“It’s exciting,” says Fiascone. “Whatever we seem to do the last couple of years, the boys would one-up us. We’d be starting to have a successful season, and they’d go and win states. But I think it’s really exciting that we’re getting some attention. We’ve been working really hard and quietly putting in our work behind them. And I’m really excited that it’s starting to pay off.”
A contrast to the more extroverted boys team, these Clippers are known for their quiet manner and tough work ethic.
“They’re quiet, but they do have fun,” Hennigar says. “They just do it in a quiet way. They’re extremely competitive, and I think that’s the big thing. They’re a competitive group.”
Sibling rivalry is also playing a part in this year’s success as Conway has not only had to come out from under the boys team’s shadow, but also from out of the shadow of older brother and former boys captain, Keith.

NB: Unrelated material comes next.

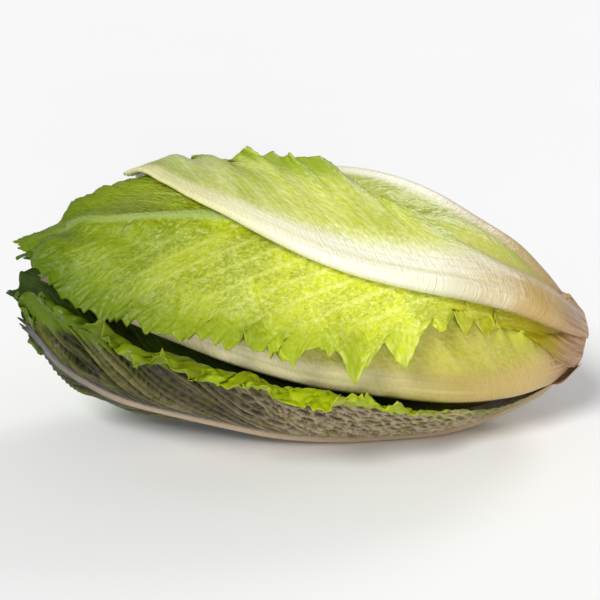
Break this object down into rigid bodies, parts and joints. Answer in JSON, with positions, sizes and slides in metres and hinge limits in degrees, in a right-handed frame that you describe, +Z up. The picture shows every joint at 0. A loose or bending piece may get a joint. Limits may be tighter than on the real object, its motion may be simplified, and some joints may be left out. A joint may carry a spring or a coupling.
{
  "type": "romaine lettuce head",
  "caption": "Whole romaine lettuce head lying on its side, with broad crisp ribs, ruffled leaf margins and a cut stem end.",
  "frame": {"origin": "centre of the bounding box's underside, on the surface that the head lies on", "axes": "+Z up; +X along the head towards its cut stem end; -Y is the side with the open folds, which the picture shows"},
  "size_m": [0.2481, 0.1454, 0.1228],
  "materials": {
    "stem": "moist cut stem flesh, pinkish brown where the cut has browned",
    "heart_leaf": "satin, pale yellow leaf tissue",
    "inner_leaf": "satin, light green leaf tissue",
    "shaded_leaf": "satin, dark green leaf tissue",
    "pale_leaf": "glossy waxy rib, satin pale green blade",
    "outer_leaf": "satin, mid green leaf tissue with paler veins",
    "bright_leaf": "glossy, puckered yellow-green leaf tissue",
    "underside_leaf": "matte underside with a raised net of veins, olive and tan"
  },
  "bodies": {
    "root": {"stem": "stem", "heart_leaf_1": "heart_leaf", "heart_leaf_2": "heart_leaf", "heart_leaf_3": "heart_leaf", "heart_leaf_4": "heart_leaf", "heart_leaf_5": "heart_leaf", "inner_leaf_1": "inner_leaf", "inner_leaf_2": "inner_leaf", "inner_leaf_3": "inner_leaf", "inner_leaf_4": "inner_leaf", "inner_leaf_5": "inner_leaf", "bottom_inner_leaf": "shaded_leaf", "front_lower_leaf": "pale_leaf", "back_lower_leaf": "outer_leaf", "back_upper_leaf": "outer_leaf", "upper_back_leaf": "pale_leaf", "front_broad_leaf": "bright_leaf", "upper_front_leaf": "pale_leaf", "bottom_leaf": "underside_leaf"}
  },
  "joints": []
}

“I feel some sort of shadow,” admits Conway. “But I think, with the success we’ve had this year, I’m pulling out of the shadow a little bit. So we have to keep that up.”
Many of the girls on this young team have attained personal bests of late and are looking to continue improving.
“It just shows the work that we did all season,” says Hart. “With all the (personal records) we’ve had and all the improvements, it just shows how hard we’ve been working.”
Even though their cross-country careers are coming to an end soon, both Fiascone and fellow senior Sarah Jacqz feel that they will be leaving the program in consistent hands.
“I know the coming out of the shadows thing is going on this year,” admits Jacqz. “But I think it will only continue more next year because we’re such a young team. We have so any sophomores and so many juniors who are already strong. And they’ve been getting better every year. Come next year, I think this team will be incredible. Then they’ll be right up there with the guys. And they’ll be getting just as much recognition because they definitely deserve it.”